One thing I did to help get an excellent image transfer on larger board sizes, using just a household iron, was to use a wooden dowel under the circuit board as a way to achieve a high pressure point. What I do is to cut out my circuit board to the exact final size (this helps me line things up on double sided boards... I do one side at a time).

I place the TTS paper down on a smooth, heat resistant surface, toner facing up.

Next, I lay the circuit board down on top of the TTS paper, copper side facing down. Line up the board edges with the board outline that is on the TTS paper (I make sure to have a board outline present on the layout).

Then, I heat the board with the iron for about 15 seconds, just long enough to get the TTS paper with the toner to "tack" adhere to the board.

Now, I place a wooden dowel down on the smooth surface (I use a 7/8 inch diameter dowel that is 8 inches long). Next place the circuit board with the "tack" attached TTS paper on top of the wooden dowel, board down, TTS paper on top.

Put the iron on top of this, and slowly move the iron, TTS paper, and circuit board back and forth several times while pressing down with a goodly amount of pressure. To help with "slowly moving" the iron, TTS paper, and circuit board, use one hand on the dowel and slowly rotate the dowel. If the circuit board you are doing is larger than the bottom surface of your iron, move the iron over a bit relative to the circuit board/TTS paper and roll the dowel some more.

Its actually not too difficult to do all of this at once, and it really makes a big improvement in getting high pressure applied for a nice clean solid toner transfer! And, its even cheap!

You can check out a bit of what we are doing, for the Oregon Coast Repeater Group, at www.ocrg.org

I have been using 0805 sized surface mount devices for most of the resistors and capacitors in these types of projects lately... they are a good trade off for the price. I could easily use 0603's with as well as the toner resist works, but 0603's are still a little more expensive than 0805's. Using surface mount devices means having to drill fewer holes, although, vias then become somewhat more important! ;-) 

For the vias, I use a 0.021" drill. I take a bare piece of 30 gauge wire wrap wire and use a flat nosed pair of pliers to squish the end of the wire flat (about 0.050" worth of wire). Then I bend the squished part over at a 90 degree angle.
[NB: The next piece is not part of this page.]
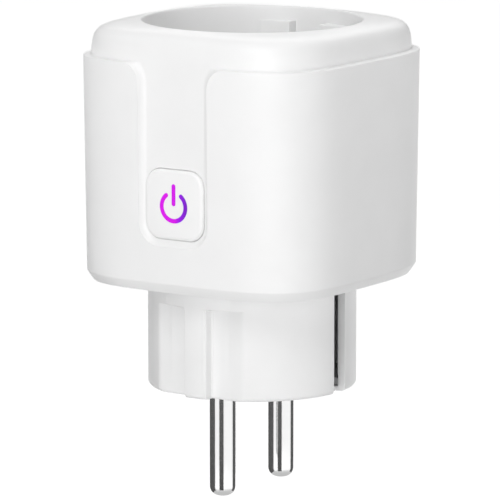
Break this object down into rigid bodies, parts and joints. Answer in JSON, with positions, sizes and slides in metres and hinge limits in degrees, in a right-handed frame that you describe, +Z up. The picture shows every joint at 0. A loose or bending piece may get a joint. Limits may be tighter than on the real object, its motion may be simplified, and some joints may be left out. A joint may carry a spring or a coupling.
{
  "type": "plug-in power meter",
  "caption": "Squarish white plug-in power meter: round earthed socket well on top, lit power button on the front, plug neck with mains pins below.",
  "frame": {"origin": "middle of the plug face, the flat underside of the neck between the pins", "axes": "+Z up out of the socket well, pins along -Z; -Y to the button; earth clips on +X and -X"},
  "size_m": [0.051, 0.0509, 0.0848],
  "materials": {
    "white_abs": "fine satin moulded ABS",
    "button_white": "satin moulded ABS",
    "inner_nylon": "matt glass-filled nylon",
    "icon_lens": "translucent acrylic, lit magenta to violet",
    "nickel_plate": "bright nickel-plated brass",
    "spring_steel": "drawn steel",
    "contact_brass": "stamped brass",
    "coil_copper": "lacquered winding wire",
    "core_iron": "soft iron",
    "board_green": "solder-masked glass laminate",
    "board_black": "black solder-masked laminate",
    "chip_black": "moulded epoxy",
    "relay_blue": "moulded cover",
    "capacitor_sleeve": "shrunk plastic sleeve",
    "film_box_yellow": "moulded box",
    "disc_blue": "dipped epoxy coating",
    "resistor_green": "cement coating",
    "tin_plate": "tinned sheet steel",
    "clear_epoxy": "clear moulded epoxy"
  },
  "bodies": {
    "housing": {"outer_shell": "white_abs", "socket_cap": "white_abs", "plug_base": "white_abs", "pin_live": "nickel_plate", "pin_neutral": "nickel_plate", "earth_strip_right": "nickel_plate", "earth_strip_left": "nickel_plate", "earth_cross_strap": "nickel_plate", "earth_clip_right": "nickel_plate", "earth_clip_left": "nickel_plate", "contact_block": "inner_nylon", "socket_contact_neutral": "contact_brass", "socket_contact_live": "contact_brass", "shutter_spring": "spring_steel", "switch_body": "chip_black", "led_blue": "clear_epoxy", "led_red": "clear_epoxy", "power_board": "board_green", "control_board": "board_black", "radio_board": "board_black", "board_screw_1": "spring_steel", "board_screw_2": "spring_steel", "board_screw_3": "spring_steel", "board_screw_4": "spring_steel", "relay_base": "chip_black", "relay_case": "relay_blue", "relay_coil": "coil_copper", "relay_core": "core_iron", "relay_yoke": "core_iron", "relay_fixed_contact": "contact_brass", "film_capacitor": "film_box_yellow", "bulk_capacitor_1": "capacitor_sleeve", "bulk_capacitor_2": "capacitor_sleeve", "choke": "core_iron", "varistor": "disc_blue", "fuse_resistor": "resistor_green", "current_shunt": "spring_steel", "metering_chip": "chip_black", "converter_chip": "chip_black", "bridge_rectifier": "chip_black", "radio_shield": "tin_plate", "control_header": "chip_black"},
    "button": {"power_button": "button_white", "icon_light_guide": "icon_lens"},
    "switch_plunger": {"switch_plunger": "inner_nylon"},
    "shutter": {"shutter": "inner_nylon"},
    "relay_armature": {"relay_armature": "core_iron", "relay_contact_blade": "contact_brass"}
  },
  "joints": [
    {"name": "button_press", "type": "slide", "parent": "housing", "child": "button", "axis": [0, 1, 0], "range_m": [0, 0.0005], "stiffness_N_per_m": 800, "springref_m": -0.001},
    {"name": "plunger_travel", "type": "slide", "parent": "housing", "child": "switch_plunger", "axis": [0, 1, 0], "range_m": [0, 0.0005]},
    {"name": "shutter_turn", "type": "hinge", "parent": "housing", "child": "shutter", "pos_m": [0, 0, 0.0452], "axis": [0, 0, 1], "range_deg": [0, 40], "stiffness_Nm_per_rad": 0.002, "springref_deg": -17.19},
    {"name": "armature_tilt", "type": "hinge", "parent": "housing", "child": "relay_armature", "pos_m": [-0.0143, 0.0012, 0.0372], "axis": [1, 0, 0], "range_deg": [0, 5], "stiffness_Nm_per_rad": 0.01, "springref_deg": -5.73}
  ],
  "couplings": [
    {"joint": "plunger_travel", "follows": "button_press", "ratio": 1}
  ]
}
Next, I cut the wire to about 0.2" long, drop it into the via and solder the top side, flip the board over, bend the back side over and solder it. 

By using the pliers to squish the wire flat, it allows the via wire to be very low profile and that will allow a surface mount IC to sit over the top of the soldered via/wire and still touch the IC's pads.  I had been using rather large 0.075 via pads to allow for any mis-registration of the top and bottom layers, but with using the board outline and an exact size board lined up to the board outline on the TTS paper one could easily go down to 0.050" via pads or even 0.040" via pads. It has been proving quite easy to get really good registration top to bottom.

This fantastic idea send in by Paul Messer "WA7ZVY"


4. "Brother" brand toner-density printing problems

After 17 years of making PCB's we have never run across a "bad" printer. Yes there have been those that need some special "tweeking" to get the density of the toner up to par, but never a report of a useless printer for our purposes of making PCB's. Well, that was up until now.

Recently (starting in late '05), we have been getting problem reports with the Brother brand of their newer 1,200dpi printer line. The specific model numbers are listed below. If you have one of these listed printers there is an option or alternative method you might want to consider. Canon makes some very inexpensive "briefcase-sized" copiers that are terrific to have around the house. Everybody would love to have one but sometimes hard to justify... well, consider the copier as your way out of this "toner density" problem. These copies work great to reproduce your Brother (or any other laser or inkjet printer). All you do is slide the 'contrast' control up a bit and run the TTS transfer paper through the copier for a great image to start making your PCB.

BROTHER MODELS:

> HL-2040
> HL-1240
> HL-1440

SHARP MODELS:

> AL-800

5. "Sharpie" pen to the rescue!

I just used the 15 minute PCB method for the first time and discovered something that might interest you and your users...

After the toner transfer step 98% of the circuit looked perfect, but one trace was almost entirely missing because the toner failed to transfer. I took a black Sharpie permanent marker and drew the trace onto the copper, then sent it through the laminator with a sheet of GreenTRF.

Sure enough, about 80% of the line I drew was covered with green plastic. I drew over it again and sent it through with a fresh sheet of TRF. After the third pass it was substantial enough to withstand etching.

I certainly would not recommend etching an entire circuit this way, but it is a good trick to fill in small gaps where the toner fails to transfer.

Thanks to Alexander W. MacFarlane, IV Ph.D.